PSP supports NURBS in hardware, according to release reports. But at the time we (okay, Laa-Yosh!) discussed the limits of this tech. For a road it makes sense. For a car, it'd be surprising. I certainly don't recall seeing shifting polygon edges in GT4, but then I haven't seen much of that game anyhow.
 
Actually, I also recall ERP talking about why it doesn't make sense to tesselate a car using any kind of HOS. The thread is probably still available somewhere around here.
 
Shifty Geezer said:
Having said that though, there's clearly a chasm between theoretical adaptive technologies and what can be achieved in game
It's more a case of having to put down significant long-term resources and risk with going into direction that mainstream industry doesn't follow(from tech to art/tool pipelines), with unproven returns. Companies don't like throwing money into things like that.
And technical-people in this industry that have the kind of power to force the issue are very rare - I can only think of one guy that actually did something like that to date.

At any rate IMO HW evolution is already past the point where this would make a dramatic visual difference.

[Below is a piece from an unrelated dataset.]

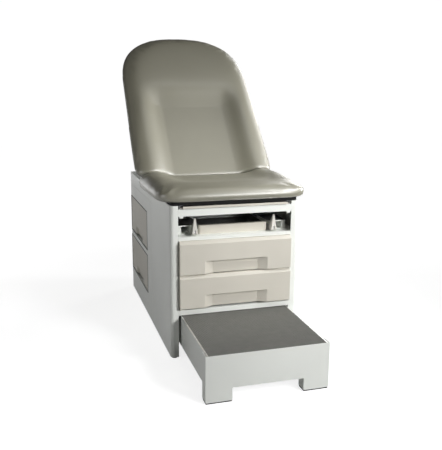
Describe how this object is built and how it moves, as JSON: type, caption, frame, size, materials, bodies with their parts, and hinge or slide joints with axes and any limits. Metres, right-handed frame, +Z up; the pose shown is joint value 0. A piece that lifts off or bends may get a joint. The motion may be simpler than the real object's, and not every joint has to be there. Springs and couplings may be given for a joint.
{
  "type": "medical exam table",
  "caption": "Cabinet exam table with dished seat and back cushions, gas-sprung back, pull-out step and foot extension, stirrups, pan and drawers that open to front and sides.",
  "frame": {"origin": "on the floor, under the middle of the table's overall length with its step pulled out, and midway between its sides", "axes": "+Z up; -Y towards the front, where the step pulls out; +X to the right of someone who faces the front"},
  "size_m": [0.7296, 1.6421, 1.4882],
  "materials": {
    "white_paint": "satin",
    "beige_moulding": "satin",
    "taupe_vinyl": "satin",
    "black_board": "matte",
    "black_paint": "satin",
    "zinc_steel": "satin",
    "stainless": "polished",
    "aluminium_trim": "satin",
    "dark_rubber": "matte",
    "tread_rubber": "matte"
  },
  "bodies": {
    "cabinet": {"side_panel_left": "white_paint", "side_panel_right": "white_paint", "rear_panel": "white_paint", "front_top_rail": "white_paint", "stirrup_shelf": "white_paint", "drawer_sill": "white_paint", "mid_bulkhead": "zinc_steel", "rear_deck": "white_paint", "side_bay_shelf_lower": "zinc_steel", "side_bay_shelf_upper": "zinc_steel", "glide_front_left": "dark_rubber", "glide_front_right": "dark_rubber", "glide_rear_left": "dark_rubber", "glide_rear_right": "dark_rubber", "drawer_runner_upper_left": "zinc_steel", "drawer_runner_upper_right": "zinc_steel", "drawer_runner_lower_left": "zinc_steel", "drawer_runner_lower_right": "zinc_steel", "step_guide_left": "zinc_steel", "step_guide_right": "zinc_steel", "stirrup_housing_left": "white_paint", "stirrup_housing_right": "white_paint", "extension_slide_left": "zinc_steel", "extension_slide_right": "zinc_steel", "seat_board": "black_board", "seat_cushion": "taupe_vinyl", "hinge_rail": "zinc_steel", "hinge_pin_left": "zinc_steel", "hinge_pin_right": "zinc_steel"},
    "back": {"back_cushion": "taupe_vinyl", "back_board": "black_board", "back_frame": "zinc_steel"},
    "handle": {"release_handle": "zinc_steel"},
    "spring_cylinder": {"gas_spring_cylinder": "black_paint"},
    "spring_rod": {"gas_spring_rod": "stainless"},
    "extension": {"extension_tray": "beige_moulding", "extension_pad": "taupe_vinyl"},
    "stirrup_left": {"stirrup_arm_left": "zinc_steel"},
    "stirrup_right": {"stirrup_arm_right": "zinc_steel"},
    "heel_left": {"heel_rest_left": "white_paint"},
    "heel_right": {"heel_rest_right": "white_paint"},
    "pan": {"pan_front": "beige_moulding", "treatment_pan": "stainless"},
    "drawer_upper": {"drawer_front_upper": "beige_moulding", "drawer_box_upper": "zinc_steel"},
    "drawer_lower": {"drawer_front_lower": "beige_moulding", "drawer_box_lower": "zinc_steel"},
    "side_drawer_upper": {"side_drawer_box_upper": "zinc_steel", "side_drawer_front_upper_left": "beige_moulding", "side_drawer_front_upper_right": "beige_moulding"},
    "side_drawer_lower": {"side_drawer_box_lower": "zinc_steel", "side_drawer_front_lower_left": "beige_moulding", "side_drawer_front_lower_right": "beige_moulding"},
    "step": {"step_apron": "white_paint", "step_body": "white_paint", "step_tread": "tread_rubber", "step_trim_left": "aluminium_trim", "step_trim_right": "aluminium_trim", "step_foot_left": "dark_rubber", "step_foot_right": "dark_rubber"}
  },
  "joints": [
    {"name": "back_tilt", "type": "hinge", "parent": "cabinet", "child": "back", "pos_m": [0, 0.1339, 0.762], "axis": [1, 0, 0], "range_deg": [-47, 28]},
    {"name": "spring_pivot", "type": "hinge", "parent": "cabinet", "child": "spring_cylinder", "pos_m": [0, 0.1539, 0.672], "axis": [1, 0, 0], "range_deg": [-43, 26]},
    {"name": "spring_stroke", "type": "slide", "parent": "spring_cylinder", "child": "spring_rod", "axis": [0, 0.7736, 0.6337], "range_m": [-0.069, 0.041]},
    {"name": "release_handle", "type": "hinge", "parent": "back", "child": "handle", "pos_m": [0, 0.6226, 1.2019], "axis": [1, 0, 0], "range_deg": [0, 6], "stiffness_Nm_per_rad": 5, "springref_deg": -5.73},
    {"name": "extension_slide", "type": "slide", "parent": "cabinet", "child": "extension", "axis": [0, -1, 0], "range_m": [0, 0.36]},
    {"name": "stirrup_left_slide", "type": "slide", "parent": "cabinet", "child": "stirrup_left", "axis": [0, -1, 0], "range_m": [0, 0.38]},
    {"name": "stirrup_right_slide", "type": "slide", "parent": "cabinet", "child": "stirrup_right", "axis": [0, -1, 0], "range_m": [0, 0.38]},
    {"name": "heel_left_fold", "type": "hinge", "parent": "stirrup_left", "child": "heel_left", "pos_m": [-0.188, -0.3421, 0.588], "axis": [1, 0, 0], "range_deg": [0, 85]},
    {"name": "heel_right_fold", "type": "hinge", "parent": "stirrup_right", "child": "heel_right", "pos_m": [0.188, -0.3421, 0.588], "axis": [1, 0, 0], "range_deg": [0, 85]},
    {"name": "pan_slide", "type": "slide", "parent": "cabinet", "child": "pan", "axis": [0, -1, 0], "range_m": [0, 0.25]},
    {"name": "drawer_upper_slide", "type": "slide", "parent": "cabinet", "child": "drawer_upper", "axis": [0, -1, 0], "range_m": [0, 0.42]},
    {"name": "drawer_lower_slide", "type": "slide", "parent": "cabinet", "child": "drawer_lower", "axis": [0, -1, 0], "range_m": [0, 0.42]},
    {"name": "side_drawer_upper_slide", "type": "slide", "parent": "cabinet", "child": "side_drawer_upper", "axis": [1, 0, 0], "range_m": [-0.4, 0.4]},
    {"name": "side_drawer_lower_slide", "type": "slide", "parent": "cabinet", "child": "side_drawer_lower", "axis": [1, 0, 0], "range_m": [-0.4, 0.4]},
    {"name": "step_slide", "type": "slide", "parent": "cabinet", "child": "step", "axis": [0, 1, 0], "range_m": [0, 0.452]}
  ],
  "couplings": [
    {"joint": "spring_pivot", "follows": "back_tilt", "ratio": 0.9052},
    {"joint": "spring_stroke", "follows": "back_tilt", "m_per_rad": 0.083}
  ]
}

It'll probably happen for efficiency reasons one day though.



About GT4, with car polybudget in 2k-4k range at highest LOD, it's hard to imagine tesselation making much sense. And IIRC there are discrete LOD changes visible in race-starting flyby.
Actually on PS2 I investigated this a bit (tesselating on VUs was just too cool not to try) but for a racing game it was hard to justify a bit slower rendering as tradeoff for a minor-memory saving and smoother car-closeups that you basically never see anyway. We did end up using N-Patch subdivision for physics/tire collision tests though.